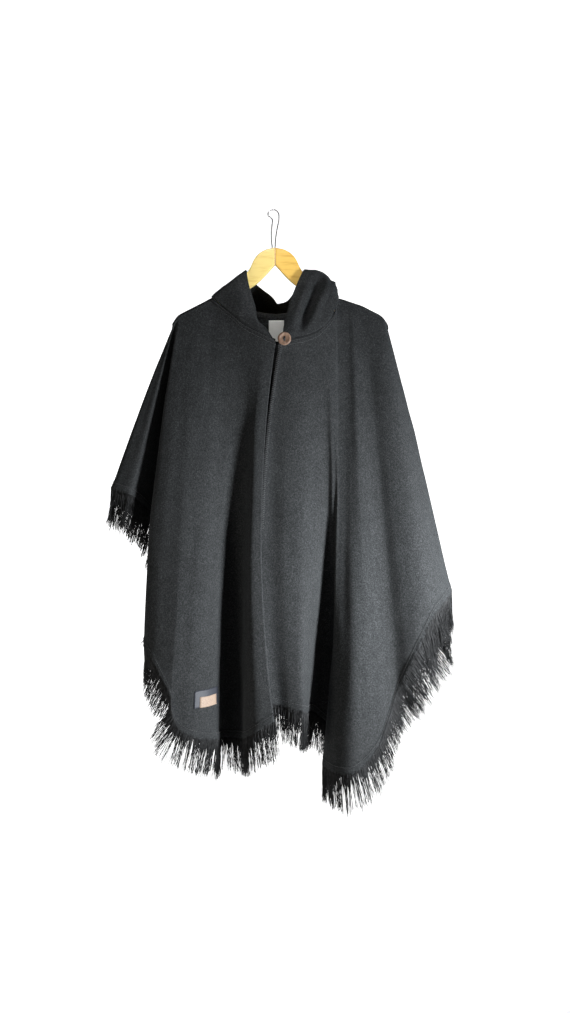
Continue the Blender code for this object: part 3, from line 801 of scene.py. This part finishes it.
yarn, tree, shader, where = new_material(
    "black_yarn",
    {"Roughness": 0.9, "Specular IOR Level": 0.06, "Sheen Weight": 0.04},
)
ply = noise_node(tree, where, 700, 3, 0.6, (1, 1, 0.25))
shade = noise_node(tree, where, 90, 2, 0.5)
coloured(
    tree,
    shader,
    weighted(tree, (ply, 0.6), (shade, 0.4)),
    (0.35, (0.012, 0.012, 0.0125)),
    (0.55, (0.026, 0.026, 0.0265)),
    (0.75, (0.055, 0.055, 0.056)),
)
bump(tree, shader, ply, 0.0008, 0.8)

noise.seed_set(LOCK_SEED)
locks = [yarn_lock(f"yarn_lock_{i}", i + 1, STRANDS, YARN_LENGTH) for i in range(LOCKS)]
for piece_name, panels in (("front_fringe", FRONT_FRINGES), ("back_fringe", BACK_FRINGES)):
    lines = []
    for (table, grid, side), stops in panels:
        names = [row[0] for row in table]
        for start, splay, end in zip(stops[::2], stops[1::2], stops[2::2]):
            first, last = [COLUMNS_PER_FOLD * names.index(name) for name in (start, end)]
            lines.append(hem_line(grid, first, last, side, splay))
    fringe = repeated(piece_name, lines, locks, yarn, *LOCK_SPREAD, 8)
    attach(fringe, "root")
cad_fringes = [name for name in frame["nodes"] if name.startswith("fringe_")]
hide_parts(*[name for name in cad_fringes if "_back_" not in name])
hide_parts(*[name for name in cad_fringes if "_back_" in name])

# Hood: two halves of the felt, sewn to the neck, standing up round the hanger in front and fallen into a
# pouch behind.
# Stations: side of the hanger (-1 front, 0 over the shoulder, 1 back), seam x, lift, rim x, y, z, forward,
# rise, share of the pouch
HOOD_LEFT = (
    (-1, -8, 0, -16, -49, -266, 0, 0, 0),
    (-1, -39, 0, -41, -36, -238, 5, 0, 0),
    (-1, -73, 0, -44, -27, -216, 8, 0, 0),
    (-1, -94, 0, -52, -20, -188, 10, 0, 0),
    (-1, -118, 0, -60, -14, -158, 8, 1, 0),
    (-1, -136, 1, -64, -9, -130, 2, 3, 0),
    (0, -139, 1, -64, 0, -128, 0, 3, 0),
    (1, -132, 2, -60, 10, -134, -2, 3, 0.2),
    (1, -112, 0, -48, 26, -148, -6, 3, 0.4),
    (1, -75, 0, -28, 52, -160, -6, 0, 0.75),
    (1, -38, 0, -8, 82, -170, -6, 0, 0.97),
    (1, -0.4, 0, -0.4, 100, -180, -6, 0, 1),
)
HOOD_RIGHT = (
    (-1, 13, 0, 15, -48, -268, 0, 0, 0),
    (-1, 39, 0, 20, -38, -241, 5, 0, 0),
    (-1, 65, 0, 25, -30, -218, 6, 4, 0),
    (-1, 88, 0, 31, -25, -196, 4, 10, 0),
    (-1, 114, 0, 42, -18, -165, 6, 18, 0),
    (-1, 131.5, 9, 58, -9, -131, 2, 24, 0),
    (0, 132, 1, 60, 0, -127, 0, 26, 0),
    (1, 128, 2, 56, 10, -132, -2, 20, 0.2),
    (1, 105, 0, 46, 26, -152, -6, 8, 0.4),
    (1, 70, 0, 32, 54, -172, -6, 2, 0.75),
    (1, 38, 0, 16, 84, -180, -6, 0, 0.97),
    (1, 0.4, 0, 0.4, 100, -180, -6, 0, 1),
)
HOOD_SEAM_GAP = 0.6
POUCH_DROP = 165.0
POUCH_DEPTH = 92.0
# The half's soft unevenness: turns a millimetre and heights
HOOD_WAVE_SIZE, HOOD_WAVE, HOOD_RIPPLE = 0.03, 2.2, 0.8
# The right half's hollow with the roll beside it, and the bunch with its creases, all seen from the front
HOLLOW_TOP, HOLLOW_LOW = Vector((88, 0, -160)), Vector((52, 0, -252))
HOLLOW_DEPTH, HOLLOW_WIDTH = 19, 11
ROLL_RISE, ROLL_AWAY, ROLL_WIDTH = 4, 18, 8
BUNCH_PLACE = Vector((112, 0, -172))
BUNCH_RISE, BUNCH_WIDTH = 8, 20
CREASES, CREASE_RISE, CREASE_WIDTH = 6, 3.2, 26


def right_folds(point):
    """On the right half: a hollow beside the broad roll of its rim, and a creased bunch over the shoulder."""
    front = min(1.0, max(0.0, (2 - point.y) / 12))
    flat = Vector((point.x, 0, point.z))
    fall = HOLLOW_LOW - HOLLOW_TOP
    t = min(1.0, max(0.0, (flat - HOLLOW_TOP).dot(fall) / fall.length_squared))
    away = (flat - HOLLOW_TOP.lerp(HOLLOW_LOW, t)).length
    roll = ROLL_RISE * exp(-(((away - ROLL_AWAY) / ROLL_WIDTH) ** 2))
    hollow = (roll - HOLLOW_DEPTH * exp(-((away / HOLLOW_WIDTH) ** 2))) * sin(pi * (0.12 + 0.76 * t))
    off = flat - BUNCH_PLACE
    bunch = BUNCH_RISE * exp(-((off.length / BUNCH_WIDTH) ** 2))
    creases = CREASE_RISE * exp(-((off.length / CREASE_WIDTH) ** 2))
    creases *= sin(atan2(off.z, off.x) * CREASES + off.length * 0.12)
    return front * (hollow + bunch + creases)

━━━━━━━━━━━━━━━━

WHAT IS NEEDED =>
What is needed is an exact copy of the lines from the start of the listing through the line where "bump(tree, shader, ply, 0.0008, 0.8)" sits, please, both end lines included and nothing more.

ANSWER BELOW =>
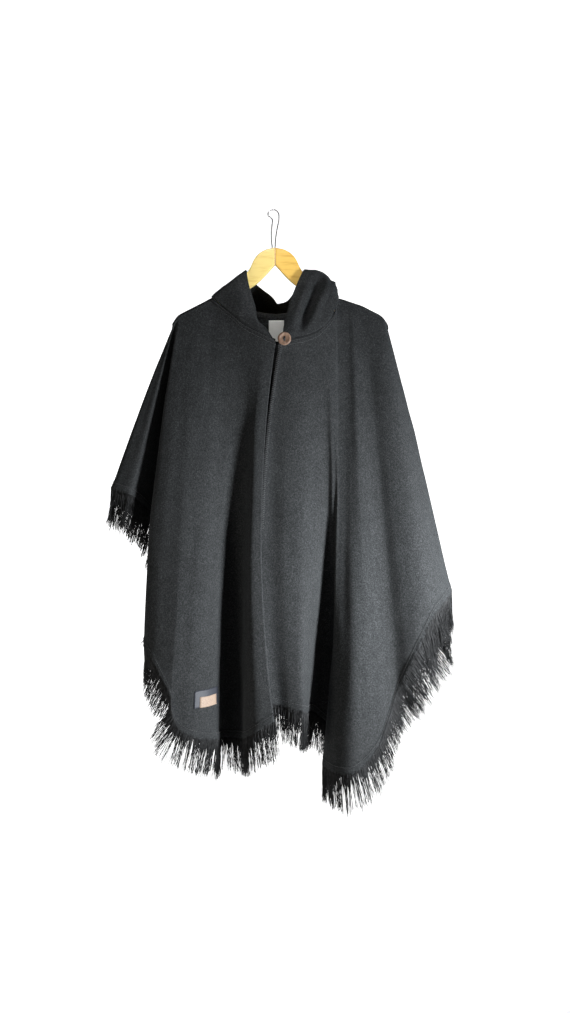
Continue the Blender code for this object: part 3, from line 801 of scene.py. This part finishes it.
yarn, tree, shader, where = new_material(
    "black_yarn",
    {"Roughness": 0.9, "Specular IOR Level": 0.06, "Sheen Weight": 0.04},
)
ply = noise_node(tree, where, 700, 3, 0.6, (1, 1, 0.25))
shade = noise_node(tree, where, 90, 2, 0.5)
coloured(
    tree,
    shader,
    weighted(tree, (ply, 0.6), (shade, 0.4)),
    (0.35, (0.012, 0.012, 0.0125)),
    (0.55, (0.026, 0.026, 0.0265)),
    (0.75, (0.055, 0.055, 0.056)),
)
bump(tree, shader, ply, 0.0008, 0.8)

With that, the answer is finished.